Pyongyang’s grim rights record has already been well documented by specialist monitors. But the size, breadth and detail of the report compiled by the Commission of Inquiry (COI) on North Korea — and the UN imprimatur it carries — set it apart.

Kim Young-Soon, one of the many defectors who provided harrowing testimony to the COI, said she was grateful to it for recording the “nightmares we went through” for posterity.

‘North Korea has not and will never admit the existence of prison camps and this report won’t change anything overnight,” said Kim.
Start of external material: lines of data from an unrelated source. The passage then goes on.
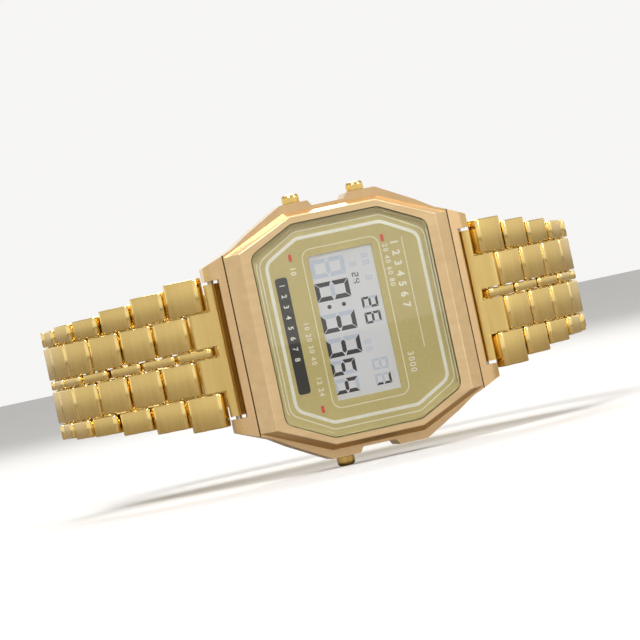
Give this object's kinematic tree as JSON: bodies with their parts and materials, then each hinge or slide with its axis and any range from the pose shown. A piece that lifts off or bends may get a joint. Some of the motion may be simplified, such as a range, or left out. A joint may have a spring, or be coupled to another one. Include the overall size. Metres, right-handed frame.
{
  "type": "digital wristwatch",
  "caption": "Rectangular digital wristwatch with cut corners, liquid crystal display, three side pushers and a closed tapering five-column metal link bracelet with a folding clasp.",
  "frame": {"origin": "centre of the case back's outer face", "axes": "+X towards the twelve o'clock lugs, +Y out of the case back towards the wrist, +Z towards the nine o'clock side, on which side the watch points up as it stands"},
  "size_m": [0.0798, 0.055, 0.039],
  "materials": {
    "case_gold": "polished gold plating",
    "bezel_gold": "brushed pale rose gold plating",
    "bracelet_gold": "brushed yellow gold plating, polished edges",
    "pusher_gold": "polished yellow gold plating",
    "steel": "plain bright steel",
    "crystal_glass": "clear mineral glass with a polished bevel",
    "dial_print": "fine-grained olive gold print",
    "lcd": "pale grey liquid crystal display",
    "reflector": "matt foil",
    "seal_rubber": "black rubber",
    "module_plastic": "black moulded plastic",
    "board_resin": "green circuit board",
    "component_black": "black resin",
    "lamp_white": "pale lamp lens",
    "piezo_brass": "plain brass disc"
  },
  "bodies": {
    "head": {"case_body": "case_gold", "bezel": "bezel_gold", "crystal": "crystal_glass", "crystal_gasket": "seal_rubber", "dial": "dial_print", "lcd_glass": "lcd", "lcd_reflector": "reflector", "zebra_strips": "seal_rubber", "module_frame": "module_plastic", "circuit_board": "board_resin", "board_components": "component_black", "contact_springs": "steel", "lamp": "lamp_white", "battery": "steel", "battery_strap": "steel", "piezo_disc": "piezo_brass", "buzzer_spring": "steel", "back_gasket": "seal_rubber", "case_back": "steel", "back_screws": "steel", "pusher_gaskets": "seal_rubber", "pusher_mode_spring": "steel", "pusher_light_spring": "steel", "pusher_start_spring": "steel", "upper_spring_bar": "steel", "lower_spring_bar": "steel"},
    "pusher_mode": {"pusher_mode": "pusher_gold"},
    "pusher_light": {"pusher_light": "pusher_gold"},
    "pusher_start": {"pusher_start": "pusher_gold"},
    "upper_end_link": {"upper_end_link": "bracelet_gold", "upper_row_01": "bracelet_gold", "upper_row_02": "bracelet_gold", "upper_row_03": "bracelet_gold"},
    "upper_row_04": {"upper_row_04": "bracelet_gold", "upper_row_05": "bracelet_gold", "upper_row_06": "bracelet_gold", "upper_row_07": "bracelet_gold"},
    "upper_row_08": {"upper_row_08": "bracelet_gold", "upper_row_09": "bracelet_gold", "upper_row_10": "bracelet_gold", "upper_row_11": "bracelet_gold"},
    "lower_end_link": {"lower_end_link": "bracelet_gold", "lower_row_01": "bracelet_gold", "lower_row_02": "bracelet_gold", "lower_row_03": "bracelet_gold"},
    "lower_row_04": {"lower_row_04": "bracelet_gold", "lower_row_05": "bracelet_gold", "lower_row_06": "bracelet_gold", "lower_row_07": "bracelet_gold"},
    "lower_row_08": {"lower_row_08": "bracelet_gold", "lower_row_09": "bracelet_gold", "lower_row_10": "bracelet_gold", "lower_row_11": "bracelet_gold"},
    "clasp": {"clasp_base": "bracelet_gold", "clasp_pin_upper": "bracelet_gold", "clasp_pin_lower": "bracelet_gold", "clasp_cover_pin": "bracelet_gold", "clasp_lever_pin": "bracelet_gold"},
    "clasp_cover": {"clasp_cover": "bracelet_gold"},
    "clasp_lever": {"clasp_lever": "bracelet_gold"}
  },
  "joints": [
    {"name": "mode_press", "type": "slide", "parent": "head", "child": "pusher_mode", "axis": [0, 0, -1], "range_m": [0, 0.0008], "stiffness_N_per_m": 1500, "springref_m": -0.0002, "deforming": ["pusher_mode_spring"]},
    {"name": "light_press", "type": "slide", "parent": "head", "child": "pusher_light", "axis": [0, 0, -1], "range_m": [0, 0.0008], "stiffness_N_per_m": 1500, "springref_m": -0.0002, "deforming": ["pusher_light_spring"]},
    {"name": "start_press", "type": "slide", "parent": "head", "child": "pusher_start", "axis": [0, 0, 1], "range_m": [0, 0.0008], "stiffness_N_per_m": 1500, "springref_m": -0.0002, "deforming": ["pusher_start_spring"]},
    {"name": "bracelet_flex", "type": "hinge", "parent": "head", "child": "upper_end_link", "pos_m": [0.0182, -0.0035, 0], "axis": [0, 0, 1], "range_deg": [-6, 6]},
    {"name": "upper_row_04_hinge", "type": "hinge", "parent": "upper_end_link", "child": "upper_row_04", "pos_m": [0.03392, 0.00765, 0], "axis": [0, 0, 1], "range_deg": [-5.64, 5.64]},
    {"name": "upper_row_08_hinge", "type": "hinge", "parent": "upper_row_04", "child": "upper_row_08", "pos_m": [0.03742, 0.02971, 0], "axis": [0, 0, 1], "range_deg": [-6.01, 6.01]},
    {"name": "lower_end_link_hinge", "type": "hinge", "parent": "head", "child": "lower_end_link", "pos_m": [-0.0182, -0.0035, 0], "axis": [0, 0, 1], "range_deg": [-6, 6]},
    {"name": "lower_row_04_hinge", "type": "hinge", "parent": "lower_end_link", "child": "lower_row_04", "pos_m": [-0.03392, 0.00765, 0], "axis": [0, 0, 1], "range_deg": [-5.64, 5.64]},
    {"name": "lower_row_08_hinge", "type": "hinge", "parent": "lower_row_04", "child": "lower_row_08", "pos_m": [-0.03742, 0.02971, 0], "axis": [0, 0, 1], "range_deg": [-6.01, 6.01]},
    {"name": "clasp_hinge", "type": "hinge", "parent": "upper_row_08", "child": "clasp", "pos_m": [0.01965, 0.04298, 0], "axis": [0, 0, 1], "range_deg": [-5.65, 5.65]},
    {"name": "clasp_cover_hinge", "type": "hinge", "parent": "clasp", "child": "clasp_cover", "pos_m": [0.01555, 0.04348, 0], "axis": [0, 0, -1], "range_deg": [0, 80]},
    {"name": "clasp_lever_hinge", "type": "hinge", "parent": "clasp", "child": "clasp_lever", "pos_m": [-0.003, 0.04258, 0], "axis": [0, 0, 1], "range_deg": [0, 65]}
  ],
  "couplings": [
    {"joint": "upper_row_04_hinge", "follows": "bracelet_flex", "ratio": -0.9396},
    {"joint": "upper_row_08_hinge", "follows": "bracelet_flex", "ratio": -1.0013},
    {"joint": "lower_end_link_hinge", "follows": "bracelet_flex", "ratio": -1},
    {"joint": "lower_row_04_hinge", "follows": "bracelet_flex", "ratio": 0.9396},
    {"joint": "lower_row_08_hinge", "follows": "bracelet_flex", "ratio": 1.0013},
    {"joint": "clasp_hinge", "follows": "bracelet_flex", "ratio": 0.9409}
  ]
}
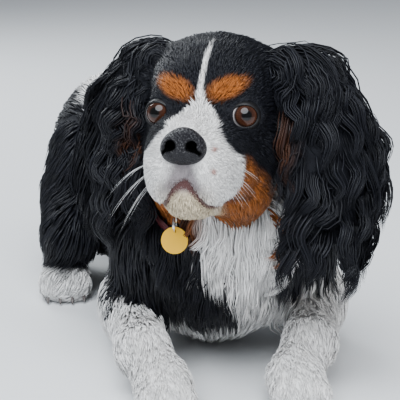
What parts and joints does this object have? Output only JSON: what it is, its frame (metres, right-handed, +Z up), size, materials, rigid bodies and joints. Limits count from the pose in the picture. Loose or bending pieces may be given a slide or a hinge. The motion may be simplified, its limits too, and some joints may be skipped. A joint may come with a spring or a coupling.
{
  "type": "cavalier king charles spaniel",
  "caption": "Life-size still model of a cavalier king charles spaniel lying down with its head raised, wavy-eared, with a round tag at its throat.",
  "frame": {"origin": "centre of the small resting flat under the brisket, on the floor", "axes": "+Z up, the dog's chest faces -Y, its left side is +X"},
  "size_m": [0.2503, 0.5501, 0.2628],
  "materials": {
    "coat_black": "silky",
    "coat_white": "silky",
    "eye": "wet",
    "nose": "pebbled",
    "collar": "smooth",
    "tag_metal": "brushed"
  },
  "bodies": {
    "root": {"head": "coat_black", "lower_jaw": "coat_white", "nose": "nose", "eye_left": "eye", "eye_right": "eye", "ear_left": "coat_black", "ear_right": "coat_black", "neck": "coat_white", "torso": "coat_black", "foreleg_left": "coat_white", "foreleg_right": "coat_white", "hindleg_left": "coat_black", "hindleg_right": "coat_black", "tail": "coat_white", "collar": "collar", "tag_ring": "tag_metal", "tag": "tag_metal"}
  },
  "joints": []
}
“But that does not mean sitting back and doing nothing. We need to keep collecting testimony so that someday it can be used as undisputed evidence to punish those behind the atrocities,” she added.
Now 77, Kim was a well-connected member of the North Korean elite in 1970, when she was suddenly dragged off to a labour camp as part of a purge of people who knew about the then-future leader Kim Jong-Il’s affair with a married actress.

So began a nine-year ordeal in what Kim described to the COI as “the most hellish place in the world” where inmates worked from dawn to dusk, supplementing starvation rations with anything they could catch, including snakes, salamanders and rats.

Family contacts managed to get Kim released in 1979. In 2001, she bribed her way across the border with China and eventually made it to Seoul in 2003, where she works as a dance teacher and lectures on life in North Korea.

“My heart still aches and I still wake up at night sweating just thinking about the prison camp I was in and family members I lost,” she said Tuesday.